Bake at 450 degrees for 12-15 minutes
Dorie Greenspan's "Sweet Cream Biscuits"
This recipe appears on p. 23 of Dorie Greenspan's book, Baking From my Home to Yours. She has several recipes, including the buttermilk one she discusses on her blog, but I chose this one because I had heavy cream I wanted to use up. These are heavy and satisfying, but will not rise as much as biscuits with shortening will.

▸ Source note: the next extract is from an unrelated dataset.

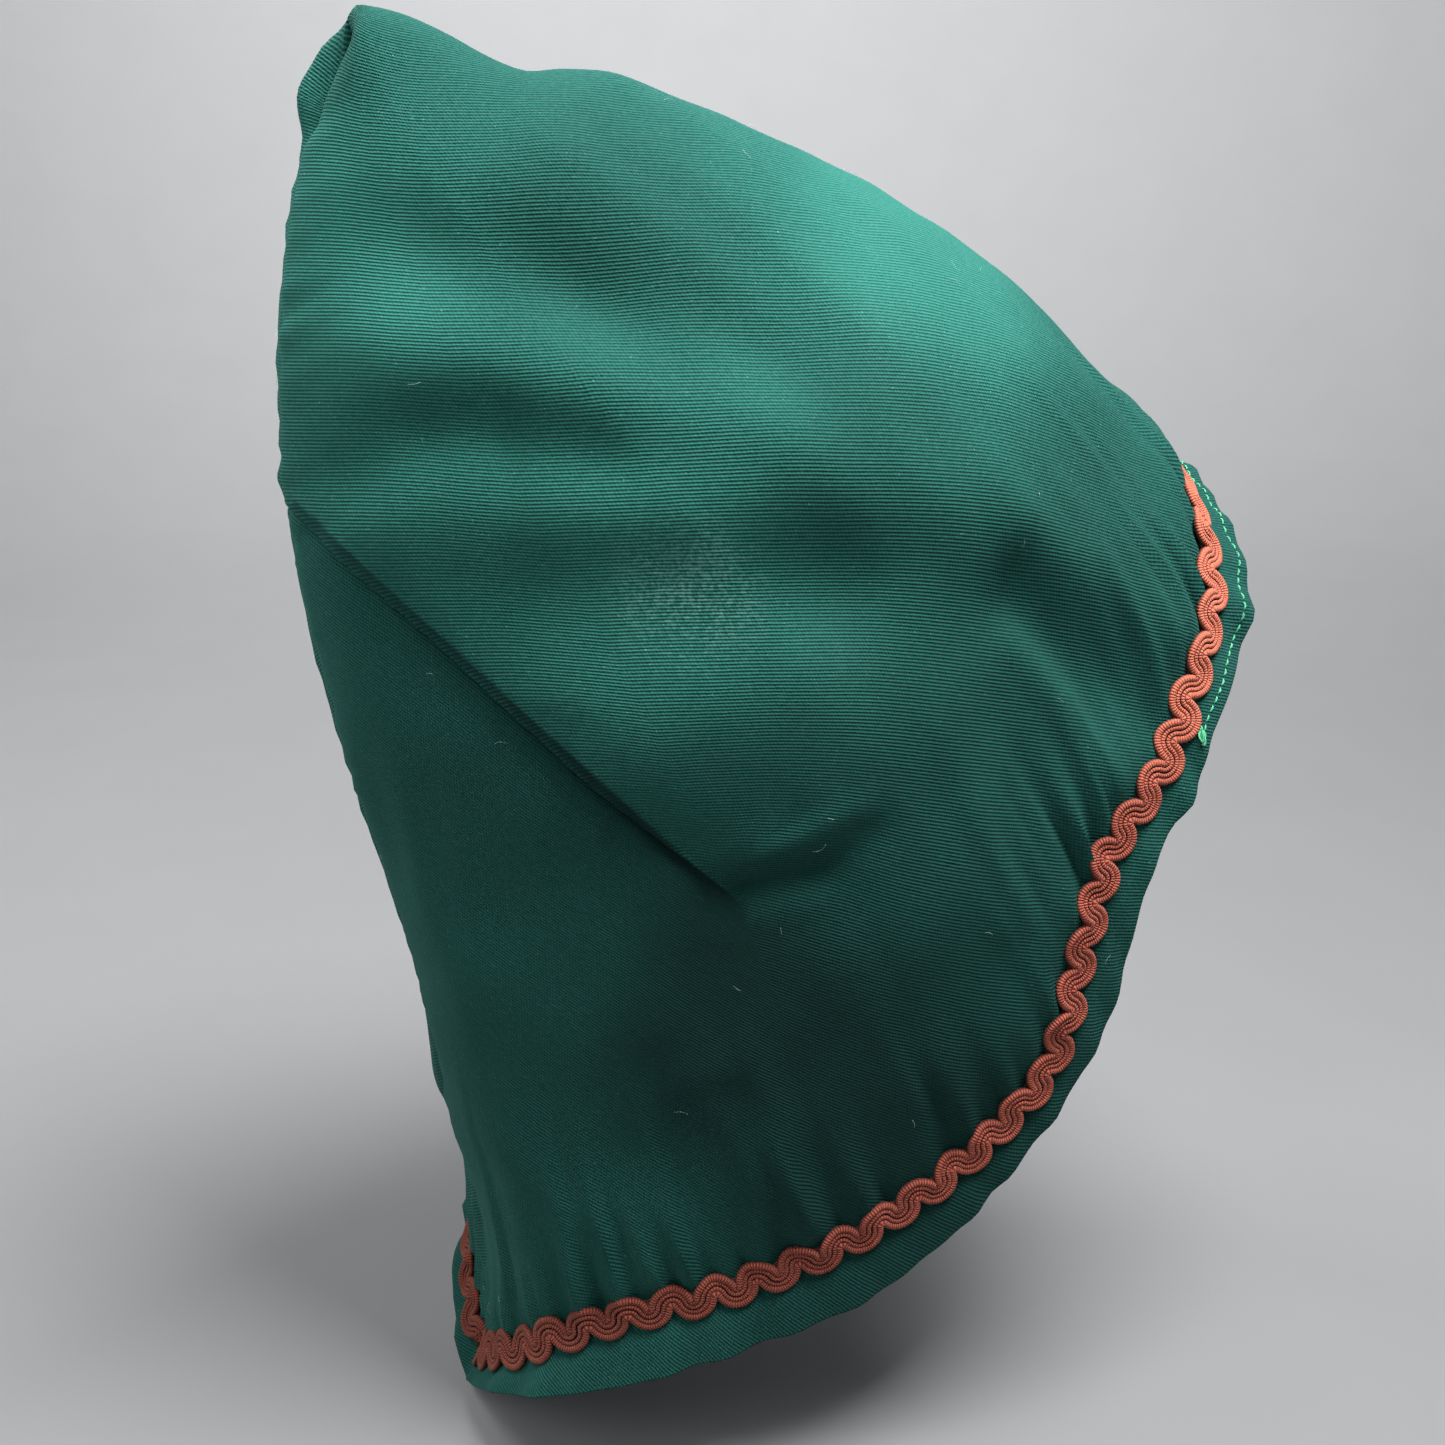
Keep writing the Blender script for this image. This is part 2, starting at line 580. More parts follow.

If you want flakier biscuits, make the Fannie Farmer ones below.
2 c flour
1 T baking powder
2 tsp sugar
1/2 tsp salt
1 to 1 1/4 c heavy cream
Bake at 425 degrees for 14-18 minutes.
Dorie Greenspan's Buttermilk Biscuits
These are the biscuits that appear on Dorie Greenspan's blog (she links to the Parade Magazine site) and also in her book, Baking From my Home to Yours. I haven't tried making these, but I'm sure they are delicious.
Best Biscuits (From the Fannie Farmer cookbook)
A couple of years ago when I called my grandmother for the biscuit recipe we used to make, this is the one she gave me. Although we used to make the Joy of Cooking ones, she had since started making these and found them to be much better. I agree, and have started making these exclusively. They are tall, flaky, delicious, slightly sweet, and the addition of cream of tartar makes them perfect. This is the recipe I would start with, because you are sure to get great results.
2 c flour
1/2 tsp salt
4 tsp baking powder
1/2 tsp cream of tartar
1 T sugar
1/2 c shortening (I use no trans-fat Crisco)
2/3 c milk
*For Buttermilk Biscuits: Use 2/3 cup of buttermilk, 1/2 tsp baking soda, and only 2 tsp of baking powder.
Bake at 425 degrees for 15-20 minutes (15-17 minutes is usually perfect, depending on your oven and how large the biscuits are).
The baked biscuits, waiting to be devoured!
Biscuits in the pan ready to be baked.
The cut-out biscuits ready to be put into the pan for baking.
The round of dough ready to be cut into biscuits.